Residential Wind Power Federal Tax Credit for Consumer Energy Efficiency
Posted by Norman Fong
The new residential Small Wind Turbine Federal Tax Credit for Energy Efficiency is a large credit with many advantages.
- The old tax credit was capped at $2,000.
- With the new one one you can claim 30% of cost, up to $500 per .5 kW of power capacity, for a new system.
- It expires 12/31/2016.
- This Federal tax credit works well when coupled with a state rebate program. Combine this with state rebates like those in California or New York and you have a sweeter deal.
- Moderate sized 10 kW wind power systems cost over $50,000.
- The rebate has a nameplate capacity limit of no more than 100 kilowatts.
Existing homes & new construction qualify. Both principal residences and second homes qualify. Rentals do not qualify.
The Federal Tax Credits for Consumer Energy Efficiency reduces the amount of tax you owe. The credit is a reduction of total income tax at the bottom of your return. This tax credit is a non-refundable tax credit. Consult your tax adviser for details. Use it or lose it!
Early Adopter Residential Wind Power Turbines
We have a PV solar system on our roof, so I’m interested in other ways to generate energy.
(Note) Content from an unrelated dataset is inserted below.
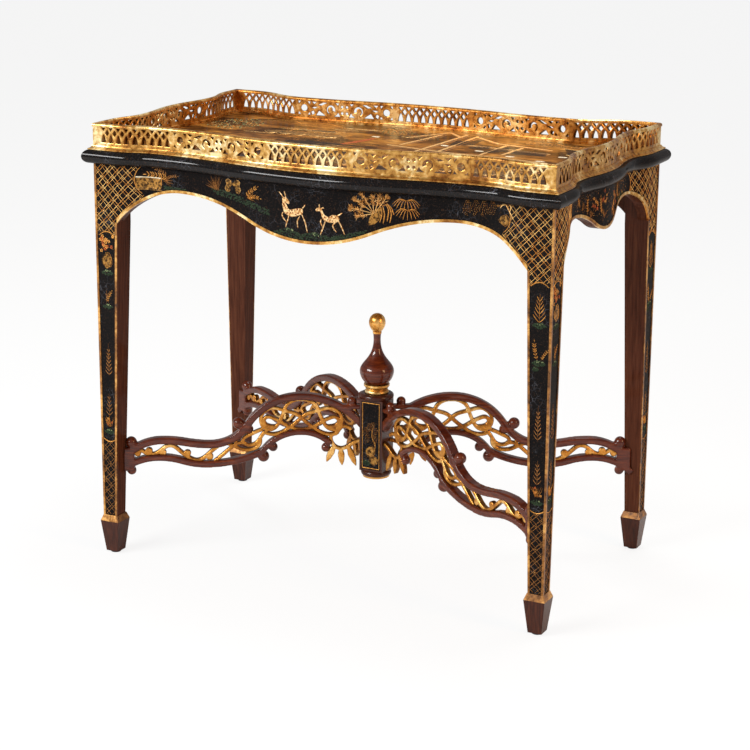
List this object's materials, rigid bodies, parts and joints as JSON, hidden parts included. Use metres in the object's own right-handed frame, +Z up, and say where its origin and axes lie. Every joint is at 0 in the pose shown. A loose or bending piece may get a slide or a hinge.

We live on the side of a canyon that is often windy in the late afternoon/evening. I have always been curious how much a Wind Turbine would cost, how much energy it could make, and how long the return on investment would be. An even bigger factor would be whether I could even get a city permit to install one. Major rebates and Federal tax credits are available to reduce the cost of installing wind power.
American Wind Energy Association has a nice Wind Energy FAQ. Some highlights:
- You should have at least a 10 mph windspeed average
- Electricity should cost at least 10 cents per kWh
- Turbines are typically mounted on a 80 – 120 foot pole, ensure this is doable.
- Be prepared to pay from $6000 to $22,000 for your wind turbine.
Market forces are rapidly dropping down the prices of wind turbines. China’s Xinjiang Goldwind Science and Technology, is now the No. 2 wind power supplier by shipments. Chinese windmills are on average are 20% cheaper than those build locally. Western companies have to work hard to differentiate themselves with innovative solutions to remain competitive in the wind power marketplace.
I didn’t realize it, but Clean Power Now reports that even Former President George H.W. Bush has a 33 foot tall windmill.
I noticed a wind turbine at the California Academy of Science the other day. I decided to do some research. Helix Wind make it and sells lower cost wind turbines that are more suitable for home and small businesses. They make 2.5kW ($6500-$8500) and 5kW systems.
What To Analyze Before Getting a Wind Turbine
- Local zoning that permits small wind turbine installation.
- Know how much power the system really puts out. Check windknowledge.com
- Check local wind maps, verify height of wind measurement. Adequate wind (greater than 14 MPH)
- Turbulent and gusty wind or wind that frequently changes direction.
- Perform a site analysis by a wind turbine installer.
- Have an expert check your roof or other structure.
- Verify you qualify for wind turbine rebates.
- Compare prices from multiple wind turbine dealers.
- Electricity costs greater than $0.15/kWhr
- An allowable installed height of less than 35 feet (although higher is ok too if zoning permits).
- An existing interconnection agreement with your local utility (to check the net energy meeting regulations in your state please click here: http://www.awea.org/smallwind/states.html
Increase temperatures near Large Wind Farms
Researchers from Albany State University recently found that large wind farms in Texas slightly increase the temperatures near the ground due to warm air being pulled downwards. A 0.72 degree Celsius temperature increase was measured during the night. It is unknown how this will impact local weather.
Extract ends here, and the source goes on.